The other residents have been there for several months, and have since changed their home address to the Mount Perry property.
The adults and children suffer from diabetes, respiratory issues and similar health problems, and have been adhering to the isolation laws set out by the state and federal governments.
"We were a bit upset when they came, we just couldn't believe it," Mr Geddes said.
"All of the people here have changed their addresses since they've been here for months.
"The police even checked our licences to confirm it."
The incident left Mr Geddes wondering what would happen to those offering their properties for camping during these uncertain times.
"We've seen properties on Facebook offering camping since there is nowhere else to go," Mr Geddes said.
"I'm just wondering what would've happened if we did the same, and offered it to visitors."
Mr Geddes is still gobsmacked about the police visit, since the family and friends all abide by the travel restrictions, only heading into town for the bare essentials.
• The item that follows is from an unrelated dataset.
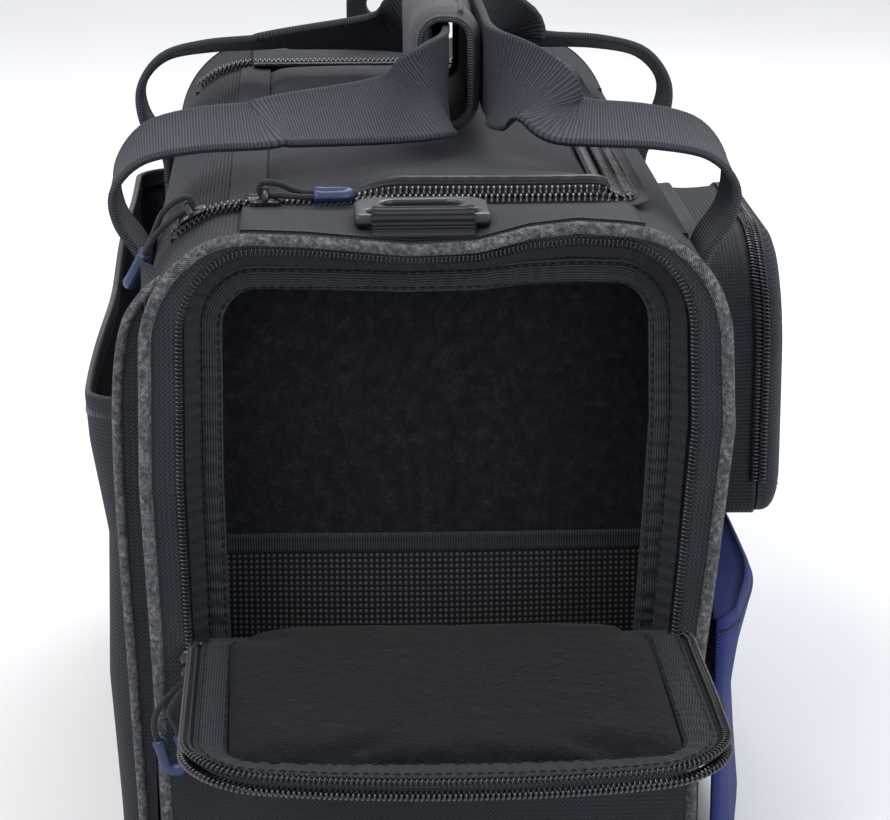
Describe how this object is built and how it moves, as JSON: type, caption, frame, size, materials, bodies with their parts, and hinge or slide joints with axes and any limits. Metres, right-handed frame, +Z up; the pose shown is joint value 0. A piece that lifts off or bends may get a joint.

"We go in probably every two to three weeks because we're feeding plenty of people here," he said.
"All the social distancing rules are being followed here - anytime we have a beer together at night we're all 1.5m apart."
The Queensland Police Service can issue on-the-spot fines of $1334 for individuals who fail to abide by the health directions set out by the state and federal governments.
They have issued 827 public health direction infringements as of Tuesday, April 14.